Bu hikâyeye kimse inanmadı, hatta olay yerindeki en üst rütbeli asker olan Patrick Mitchell sonradan soruşturmada, “Taliban’ın gündüz vakti yanımıza kadar gelip el bombası atması garip gelmişti” dedi. Ancak o sırada, askerlere Mudin’e yardım gönderilmesi yerine ‘öldüğünden emin olunması’ emrini verdi. Askerler etrafta kimsenin olmadığı bir sırada cesetle fotoğraf çektirerek kutlama yaptılar; Mudin’i saçından tutup çekiştirirken poz verdiler. İfade veren askerlerden biri ise Gibbs’in bu sırada havalara uçtuğunu, Afgan çocuğun serçe parmağını jiletle kesip fermuarlı bir çantaya koyduğunu anlattı.

CİNAYET 2, Sağır adamı taradılar

‘Ölüm timi’, ilk cinayetten sadece iki hafta sonra sağır ya da zihinsel özürlü olduğu tahmin edilen silahsız bir adamı öldürdü ve kafatasından bir parçayı da hatıra olarak sakladı. Cinayet şöyle gerçekleşti: Birlik anayolda ilerlerken, termal kamerada bir insan kafası tespit etti.

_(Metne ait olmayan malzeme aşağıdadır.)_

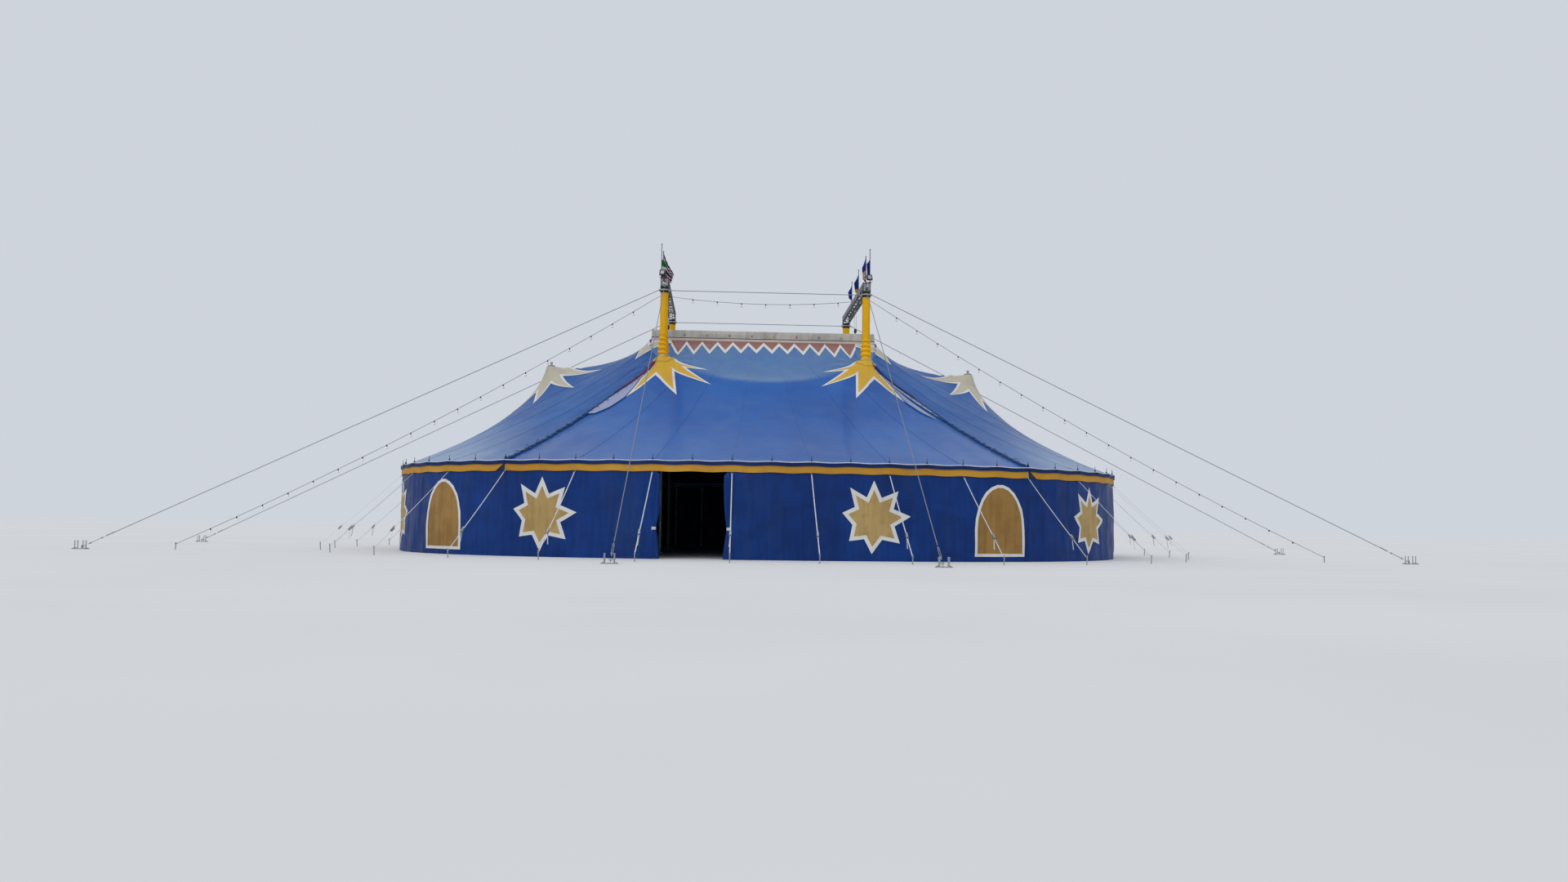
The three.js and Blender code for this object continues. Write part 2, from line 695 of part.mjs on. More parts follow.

Taliban’ın geceleri çalıştığını bilen askerler, araçlarını adama 90 metre kala durdurdu.
Üzerinde silah olduğundan şüphelenen askerler tişörtünü kaldırmasını istediler. Adam, çağrıları dikkate almadan ileri geri hareket etmeye başladı. Bunun üzerine başta Gibbs olmak üzere en az beş kişi adama ateş açtı. Adam yere yığıldıkan sonra silahsız olduğu anlaşıldı.
Askeri soruşturmada ise olaya tanık olan birçok asker adamın sağır ya da zihinsel özürlü olduğunu söyledi. Bu arada kafatasının büyük bir kısmı yoktu…

Kafatasını sakladılar

Michael Wagnon adlı asker, kafatasından bir parça aldı ve hatıra olarak sakladı… Bu ikinci cinayet de, Gibbs’in tankta sakladığı kutudan çıkarıp olay yerine bırakılmasını sağladığı bir kalaşnikof şarjörü ile haklı çıkarılmaya çalışıldı.

Şeker dağıtarak tuzak kuracaklardı

Rolling Stone dergisi, ‘ölüm timi’nin boş zamanlarında esrar içerken ve sohbet ederken yaptıkları üç korkunç senaryoyu da anlattı. Derginin bir kısmının ‘espiri’ olduğunu yazdığı planlardan biri, bir köyden geçerken tanktan dışarıya şeker fırlatmak ve kendilerine doğru gelecek çocuklara ateş etmekti. İkinci bir senaryoda, şekerleri tankın ön tarafına yerleştirecek ve araca tırmanan çocukları ezeceklerdi. Üçüncü planda ise bir saldırıya maruz kalmayı bekleyecek, sonra da ‘böyle bir durumda etraftaki herkesi vurup paçayı kurtarabilecekleri için’ bu saldırıyı sivilleri vurma bahanesi olarak kullanacaklardı.

Amerikan askerlerinin Afganistan’a yaptığı zulüm bitmek bilmiyor. Türkiye artık bu zulme seyirci kalmamalıdır. Türkiye Ortadoğu’da ve İslam ülkeleri arasında giderek ağırlığını ve liderliğini hissettirmeye başladı. Bu yönde daha da fazla çaba göstermeli artık Müslümanların çektiği bu zulme bir son vermelidir. Bu da ancak Türkiye liderliğinde büyük bir birliğin kurulması ile mümkündür. Kaybedilen her gün birçok masum insanın hunharca katledilmesiyle sonuçlanacaktır.